§ Data extract
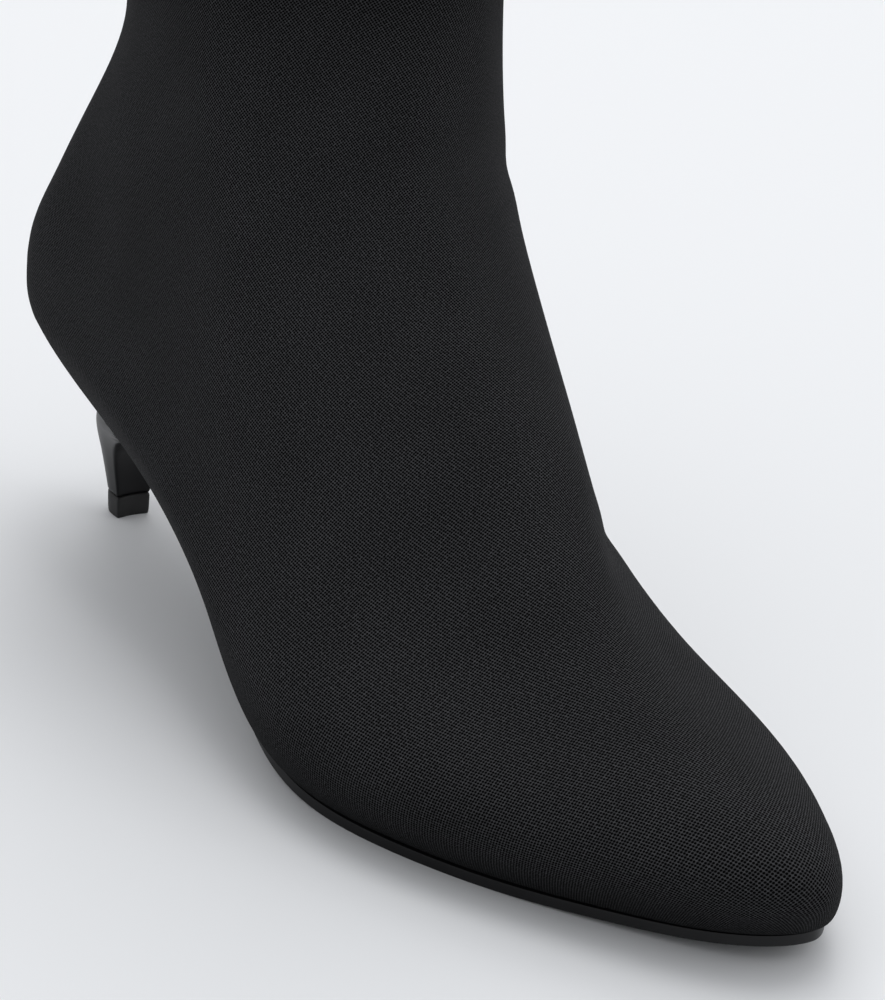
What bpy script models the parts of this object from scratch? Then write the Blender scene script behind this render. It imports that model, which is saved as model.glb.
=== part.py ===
# A sock boot for the right foot: a stretch-knit upper drawn over a slim last, a thin sole and a
# low slender heel. +X points to the toe, +Y to the inner side of the foot and +Z up. The floor is
# z = 0, and the origin is the middle of the flat face under the heel tip.
import bpy
import numpy as np
from collections import namedtuple
from math import radians

MM = 0.001

# Driving sizes, in millimetres. Places along the boot are measured from the back of the heel curve.
LENGTH = 239.0
BALL_WIDTH = 84.0
INSTEP_HEIGHT = 90.0
SEAT_HEIGHT = 31.0
SHAFT_HEIGHT = 160.0
TOE_SPRING = 5.5

# Thicknesses and clearances, in millimetres.
KNIT_WALL = 1.6
HEM_WALL = 2.4
HEM_DEPTH = 16.0
MARGIN_WIDTH = 6.0
FOLD_RADIUS = 1.2
INSOLE_THICKNESS = 2.2
SOLE_EDGE = 2.2
WAIST_SOLE = 2.0
GAP = 0.3

# The heel tip: where its breast stands along the boot, its depth, half its width, and how far it
# stands to the side of the line that the widths are measured from.
TIP_FRONT = 14.5
TIP_DEPTH = 8.6
TIP_HALF = 4.2
HEEL_SIDE = -3.8
TOP_PIECE_HEIGHT = 4.6
ORIGIN_ALONG = TIP_FRONT - TIP_DEPTH / 2.0

# How finely the forms are divided.
SIDE_COLUMNS = 32
RINGS = 31
PLANK_COLUMNS = 6
HEEL_ARC = 14

Section = namedtuple(
    "Section",
    "name back_x back_up front_x front_up heel_out heel_in waist_out waist_in"
    " ball_out ball_in toe_out toe_in swing arch heel_round",
)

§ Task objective
Extract the data in full. Keep it word for word.

§ Written answer
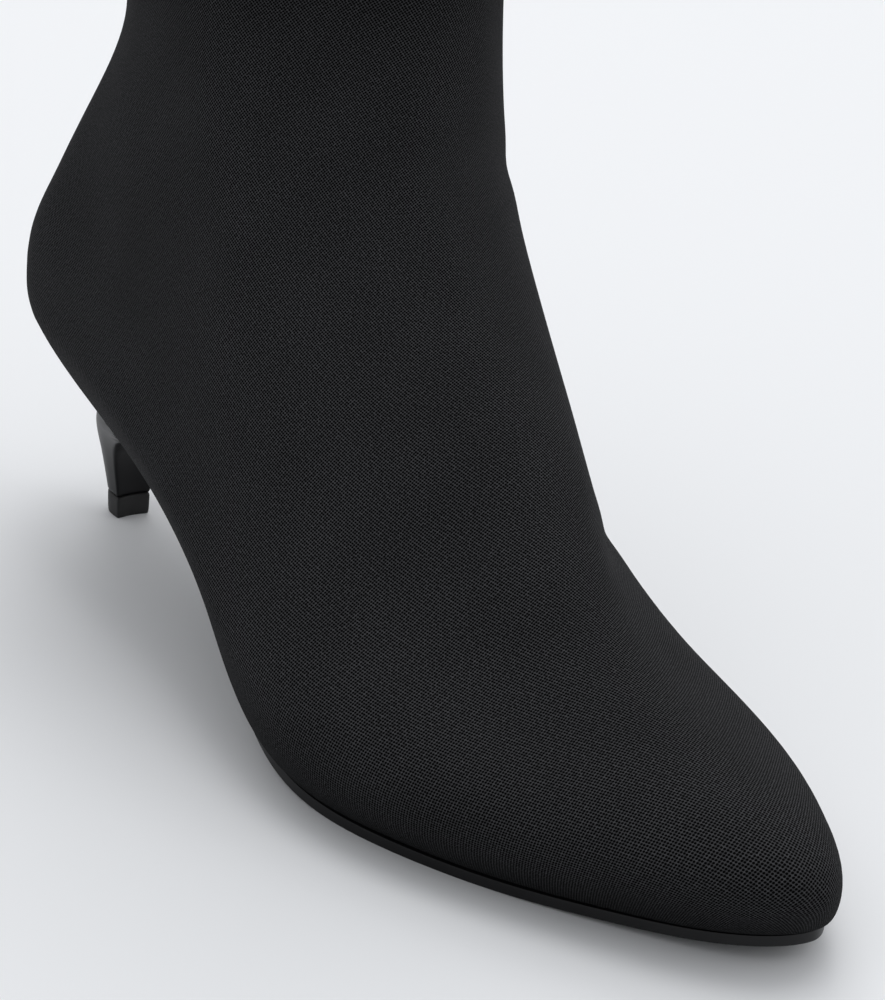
What bpy script models the parts of this object from scratch? Then write the Blender scene script behind this render. It imports that model, which is saved as model.glb.
=== part.py ===
# A sock boot for the right foot: a stretch-knit upper drawn over a slim last, a thin sole and a
# low slender heel. +X points to the toe, +Y to the inner side of the foot and +Z up. The floor is
# z = 0, and the origin is the middle of the flat face under the heel tip.
import bpy
import numpy as np
from collections import namedtuple
from math import radians

MM = 0.001

# Driving sizes, in millimetres. Places along the boot are measured from the back of the heel curve.
LENGTH = 239.0
BALL_WIDTH = 84.0
INSTEP_HEIGHT = 90.0
SEAT_HEIGHT = 31.0
SHAFT_HEIGHT = 160.0
TOE_SPRING = 5.5

# Thicknesses and clearances, in millimetres.
KNIT_WALL = 1.6
HEM_WALL = 2.4
HEM_DEPTH = 16.0
MARGIN_WIDTH = 6.0
FOLD_RADIUS = 1.2
INSOLE_THICKNESS = 2.2
SOLE_EDGE = 2.2
WAIST_SOLE = 2.0
GAP = 0.3

# The heel tip: where its breast stands along the boot, its depth, half its width, and how far it
# stands to the side of the line that the widths are measured from.
TIP_FRONT = 14.5
TIP_DEPTH = 8.6
TIP_HALF = 4.2
HEEL_SIDE = -3.8
TOP_PIECE_HEIGHT = 4.6
ORIGIN_ALONG = TIP_FRONT - TIP_DEPTH / 2.0

# How finely the forms are divided.
SIDE_COLUMNS = 32
RINGS = 31
PLANK_COLUMNS = 6
HEEL_ARC = 14

Section = namedtuple(
    "Section",
    "name back_x back_up front_x front_up heel_out heel_in waist_out waist_in"
    " ball_out ball_in toe_out toe_in swing arch heel_round",
)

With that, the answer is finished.